Vanderbilt biomedical engineering professors Duco Jansen and Anita Mahadevan-Jansen are among this year’s 62 new Fellows of the International Photonic Science and Engineering Society (SPIE).
SPIE Fellows are honored for their technical achievements and for their service to the optics and photonics community and to SPIE in particular. More than 800 SPIE members have become Fellows since the Society’s inception in 1955. This is only the second time in the Society’s history that a husband and wife were both honored as Fellows simultaneously.
Mahadevan-Jansen is recognized for specific achievements in the development of optical techniques for in vivo medical diagnostics and therapeutic guidance systems. Duco Jansen is recognized for specific achievements in biomedical engineering, laser interaction at optical neural interfaces.

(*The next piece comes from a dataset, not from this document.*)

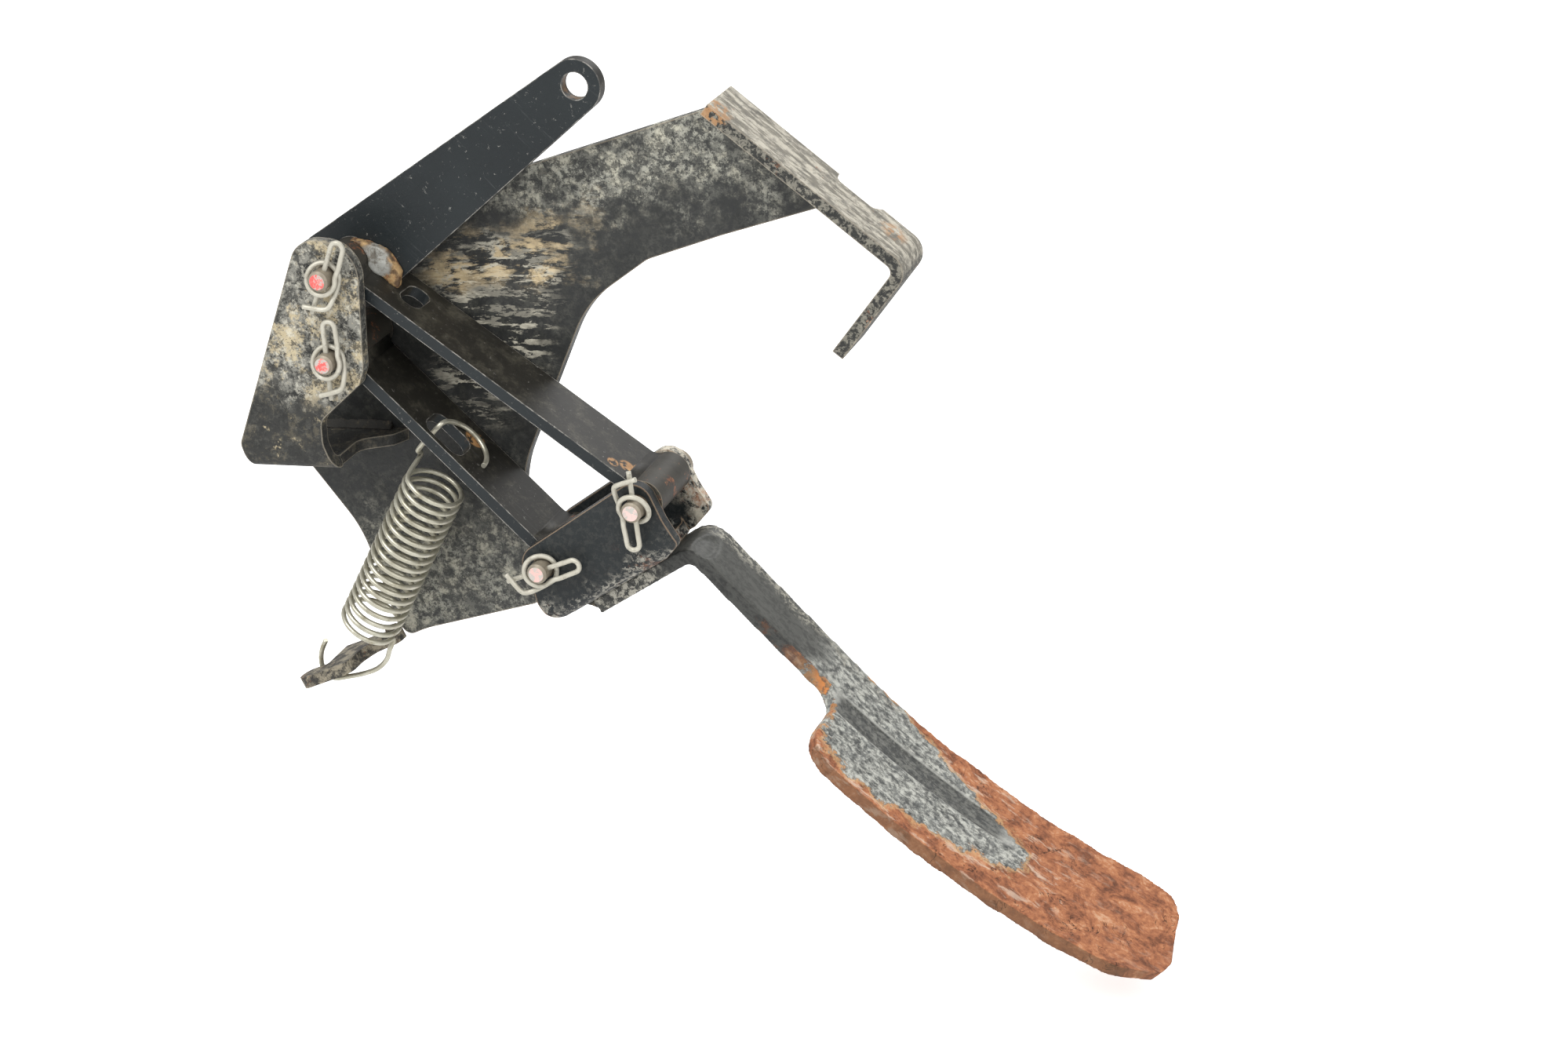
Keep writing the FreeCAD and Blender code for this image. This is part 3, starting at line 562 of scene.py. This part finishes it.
# How far the slanted end moves along the arm, by the place across it.
end_trim = [(-95, -17), (-88, -11), (-76, -2), (-65, 0), (-35, -4.5), (-20, -6.5), (-10, -8)]


def between(points, value):
    # The height of a bent line at a place, straight from point to point.
    for (a, low), (b, high) in zip(points, points[1:]):
        if value <= b:
            return low + (high - low) * max(0.0, (value - a) / (b - a))
    return points[-1][1]


def eased(value, low, high):
    t = min(1.0, max(0.0, (value - low) / (high - low)))
    return t * t * (3 - 2 * t)


def inside_by(points, s, y):
    # Distance to an outline in mm, above zero inside it.
    best, inside = 1e9, False
    for (s1, y1), (s2, y2) in zip(points, points[1:] + points[:1]):
        ds, dy = s2 - s1, y2 - y1
        t = min(1.0, max(0.0, ((s - s1) * ds + (y - y1) * dy) / (ds * ds + dy * dy)))
        best = min(best, math.hypot(s - s1 - t * ds, y - y1 - t * dy))
        if (y1 > y) != (y2 > y) and s < s1 + (y - y1) * ds / dy:
            inside = not inside
    return best if inside else -best


pad = remeshed("pedal_arm", 0.0011, 3)
mesh = pad.data
paint_depth = mesh.attributes.new("paint_depth", "FLOAT", "POINT")
groove_depth = mesh.attributes.new("groove_depth", "FLOAT", "POINT")
spots = [vertex.co.copy() for vertex in mesh.vertices]
outward = [vertex.normal.copy() for vertex in mesh.vertices]
for i, (spot, out_of) in enumerate(zip(spots, outward)):
    s, y = spot.dot(arm_along) * 1000, spot.y * 1000
    depth = inside_by(paint_outline, s, y)
    paint_depth.data[i].value = depth
    rusty = eased(-depth, -3.0, 4.0)
    faces_out = out_of.dot(arm_out)
    channel = eased(groove_half - abs(y - groove_middle - (s - 300) * 0.03), -1.5, 1.5)
    channel *= eased(s, groove_start, groove_start + 16) * eased(groove_end - s, 0, 26)
    groove_depth.data[i].value = channel if faces_out > 0.4 else 0.0
    if s > trim_start:
        spot = spot + arm_along * (between(end_trim, y) * ((s - trim_start) / trim_run) ** 2 / 1000)
    if faces_out > 0.4:
        spot = spot - arm_out * (channel * groove_drop)
        dimple = math.hypot((s - dimple_s) / dimple_long, (y - dimple_y) / dimple_wide)
        spot = spot - arm_out * (dimple_drop * eased(1.0 - dimple, 0.0, 0.45))
    pitted = noise.noise(spot * 130.0) * 0.00045 + noise.noise(spot * 430.0) * 0.00022
    scaly = max(0.0, noise.noise(spot * 70.0 + Vector((3, 1, 7)))) * 0.0011
    mesh.vertices[i].co = spot + out_of * (rusty * (pitted + scaly - 0.0007) - 0.00005)

pad_look, tree, where, shader = new_material("pad paint")
depth = put(tree, "Attribute", None, attribute_name="paint_depth").outputs["Fac"]
channel = put(tree, "Attribute", None, attribute_name="groove_depth").outputs["Fac"]
neck = call(
    tree, side, Vector=where, Point=(0.232, 0, -0.163), Direction=(0.736, 0, -0.677), Width=0.022, Wobble=0.02
)["Mask"]
ragged = maths(tree, "SUBTRACT", cloud(tree, where, 110.0, 7.0, 0.7), 0.5)
ragged = maths(tree, "ADD", depth, times(tree, ragged, ramp(tree, neck, 0.0, 1.0, 9.0, 26.0)))
painted = ramp(tree, ragged, -0.8, 0.8)
face = facing_back(tree)
# Faces turned to the front are darkened in paint and rust alike: painted shade on the arm's front side.
front_side_painted_shade = ramp(tree, face, -0.55, -0.85)
paint = over(tree, cloud(tree, where, 60.0, 5.0), (0.024, 0.0245, 0.022, 1), (0.056, 0.056, 0.050, 1))
paint = over(tree, times(tree, front_side_painted_shade, 0.75), paint, (0.010, 0.0105, 0.010, 1))
veil_and_groove_shade = call(tree, patches, Vector=where, Scale=110.0, Cover=0.62, Softness=0.14)["Mask"]
veil_and_groove_shade = times(tree, veil_and_groove_shade, ramp(tree, neck, 0.0, 1.0, 0.02, 0.6))
# Less veil in the groove: painted shade in the recess.
veil_and_groove_shade = times(tree, veil_and_groove_shade, ramp(tree, channel, 0.0, 0.8, 1.0, 0.06))
paint = over(tree, veil_and_groove_shade, paint, (0.25, 0.26, 0.245, 1))
grime_and_groove_shade = call(tree, patches, Vector=where, Scale=480.0, Cover=0.42, Softness=0.08)["Mask"]
drawn_out = call(
    tree, streaks, Vector=where, Turn=math.radians(-38), Scale=330.0, Cover=0.5, Stretch=0.3, Softness=0.06
)["Mask"]
grime_and_groove_shade = times(tree, maths(tree, "ADD", grime_and_groove_shade, drawn_out, clamp=True), ramp(tree, neck, 0.0, 1.0, 0.05, 0.7))
# Less grime in the groove as well, adding to the painted shade in the recess.
grime_and_groove_shade = times(tree, grime_and_groove_shade, ramp(tree, channel, 0.0, 0.8, 1.0, 0.25))
paint = over(tree, grime_and_groove_shade, paint, (0.56, 0.56, 0.50, 1))
far_edge = call(
    tree, side, Vector=where, Point=(0, -0.0175, 0), Direction=(0, 1, 0), Width=0.004, Wobble=0.012
)["Mask"]
dust = call(tree, patches, Vector=where, Scale=420.0, Cover=0.46, Softness=0.04)["Mask"]
dust = times(tree, times(tree, dust, far_edge), 0.7)
paint = over(tree, dust, paint, (0.42, 0.40, 0.33, 1))
leg = call(
    tree, side, Vector=where, Point=(0.158, 0, -0.108), Direction=(-0.807, 0, -0.59), Width=0.010, Wobble=0.02
)["Mask"]
crust = call(tree, patches, Vector=where, Scale=380.0, Cover=0.44, Softness=0.035)["Mask"]
paint = over(tree, times(tree, times(tree, crust, leg), 0.75), paint, (0.46, 0.44, 0.37, 1))
chip = call(tree, patches, Vector=where, Scale=300.0, Cover=0.46, Softness=0.10)["Mask"]
paint = over(tree, times(tree, chip, ramp(tree, neck, 0.0, 1.0, 0.1, 0.85)), paint, (0.026, 0.028, 0.028, 1))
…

In biomedical engineering, the husband and wife team of Anita Mahadevan-Jansen and E. Duco Jansen, professors of biomedical engineering, are among a small number of pioneers in biophotonics, finding ways to use light in medical breakthroughs diagnostically, surgically and therapeutically.
The Jansens lead Vanderbilt’s Biomedical Engineering Optics Lab. Mahadevan-Jansen directs the optical diagnostics research. Duco Jansen directs the majority of optical therapeutics and imaging research. In April his term begins as president of the American Society for Laser Medicine and Surgery. He is only the third non-M.D. in the 30-year history of the society to be elected president.
SPIE, the international society for optics and photonics, was founded to advance light-based technologies. Serving more than 188,000 constituents from 138 countries, SPIE annually organizes and sponsors approximately 25 major technical forums, exhibitions, and education programs in North America and EMEA, and supports scholarships, grants, and other education programs around the world.